3) Pese a las numerosas detenciones reportadas por las procuradurías, solamente en una fracción de estos casos se inician investigaciones. Son menos aún los casos en los que se han presentado cargos y menos todavía las ocasiones en que se dictan condenas penales. Asimismo en los casos en que se logra iniciar una investigación, suelen observarse graves deficiencias.
La impunidad es alimentada por la ineficacia de las instituciones mismas. Desde 2006, México cuenta con una Fiscalía Especial para la atención de delitos contra periodistas, pero su competencia acotada y los supuestos que deben darse para que pueda investigar un caso, han originado que con frecuencia la instancia se declare incompetente para hacerlo.
De acuerdo con datos de la propia Fiscalía, las sentencias condenatorias respecto de la totalidad de casos bajo su conocimiento o los casos denunciados son increíblemente bajas. En lo relativo al trabajo realizado entre septiembre de 2010 y junio de 2011 en torno a periodistas desaparecidos, este consiste mayoritariamente en la emisión de fichas de búsqueda, pero ninguna investigación directa.
El pasado 27 de octubre, ARTÍCULO 19 expresó varias de estas preocupaciones durante una audiencia ante la Comisión Interamericana de Derechos Humanos. La representación del Estado mexicano estuvo a cargo de funcionarios de la Secretaría de Gobernación, encargados también de fijar la posición del gobierno federal tras el informe presentado por Human Rights Watch.
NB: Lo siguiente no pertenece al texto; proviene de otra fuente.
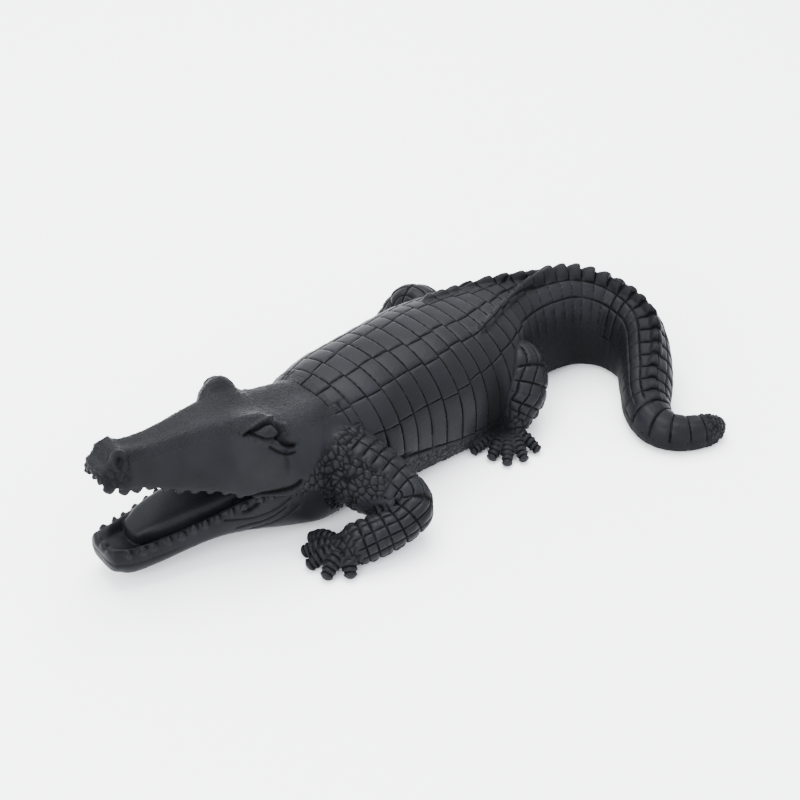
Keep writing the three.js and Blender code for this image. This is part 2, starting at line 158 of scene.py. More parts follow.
# Strokes are carved into the sides of the head: their points by x and z, half width, and height,
# which is negative for grooves. Those of the eye are drawn on an upright plane at a distance from
# the head's middle and laid on the head as they look from its front corner: SIGHT holds how far
# along and down each step inwards is seen.
SIGHT = {"plane": 16, "along": 0.77, "down": 0.95}
FAR_EYE = 0.45  # how deep the strokes of the far eye are, beside those of the near one
EYE_STROKES = [
    # upper lid and the raised rim over it
    ([
        (-83.3, 52.9), (-81.6, 53.3), (-79.9, 53.5), (-77, 53.9), (-74.4, 54.4), (-72.7, 54.2), (-71.3, 53.1),
        (-69.9, 51.2), (-68.7, 48.3), (-68.8, 46.4),
    ], 0.75, -1.2),
    ([
        (-84.6, 54.2), (-82.4, 55), (-79.4, 55.5), (-76, 56.2), (-72.6, 56.4), (-69.4, 54), (-67.2, 49.8),
        (-66.8, 47),
    ], 1, 1.1),
    # lower lid and the fold under it
    ([(-81.6, 53.2), (-79.2, 51.1), (-77.2, 49.5), (-74.3, 47.4), (-71.4, 46.4), (-69.2, 46.1)], 0.6, -0.9),
    ([(-81, 50.6), (-78.4, 48.6), (-75.2, 45.9), (-72, 44.6), (-69.5, 43.8)], 0.8, 0.5),
    # creases behind the eye
    ([(-69.2, 46.1), (-67.6, 43.4), (-65.6, 41.2), (-63.2, 40)], 1.1, -1.5),
    ([(-72.8, 43.4), (-70.7, 41.2), (-68.7, 39.4), (-66.2, 37.6), (-63.1, 37.1)], 0.6, -0.6),
    ([(-70, 42.9), (-68, 41), (-66, 39.3), (-63.4, 38.5)], 0.9, 0.6),
]
HEAD_STROKES = [
    # mouth corner, with the fold under it, and the notch of the lips
    ([
        (-85.5, 26.6), (-82.7, 27.4), (-79.9, 28), (-75.7, 27.9), (-72.7, 28), (-69.9, 28.2), (-67.6, 28.9),
        (-65.8, 29.8),
    ], 0.8, -1.5),
    ([(-80, 25.3), (-75.5, 25.6), (-71, 26), (-67, 27), (-63.5, 28.4)], 0.9, 0.5),
    ([(-86.1, 20.9), (-84.6, 21), (-82.6, 21.8), (-80.8, 22.9)], 0.7, -1.0),
    # folds of the throat
    ([(-92.8, 18.6), (-87.8, 18.2), (-83.4, 17.8), (-78.4, 18.4), (-73.5, 20), (-69.1, 22.6)], 0.35, -0.45),
    ([(-89.2, 14.6), (-84.1, 15), (-79.7, 15.2), (-75.3, 16.6), (-71, 19)], 0.35, -0.5),
    ([(-84, 12), (-79.7, 12.6), (-74.9, 13.6), (-70.2, 15.6), (-66.2, 18.4)], 0.35, -0.4),
]
NOSTRIL = {"x": -126, "side": 5.9, "z": 52.8, "radius": 1.1, "depth": 2.6, "rim": 2.4, "rise": 0.8}
# The snout's knob: the dip between the nostrils, and its rough skin
DIP = {"x": -129.8, "z": 52.3, "long": 2.4, "tall": 2.8, "depth": 0.9}
KNOB = {"from": (-121, -125), "low": (43, 46), "below_top": 3, "pebble": 2.8, "rough": 0.5}
LIP_LINE = {"below": 3.7, "width": 0.45, "depth": 0.3, "from": (-106, -114)}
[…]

El discurso de ahora y el pronunciado ante la CIDH está montado sobre las mismas premisas. Son los criminales quienes torturan, secuestran y asesinan; las agresiones y riesgos que sufren los periodistas en México provienen en su mayoría del crimen organizado. Hay una falta de voluntad evidente para asumir responsabilidades, comprometerse a modificar conductas y también —eso es más notorio— para refrescar el discurso.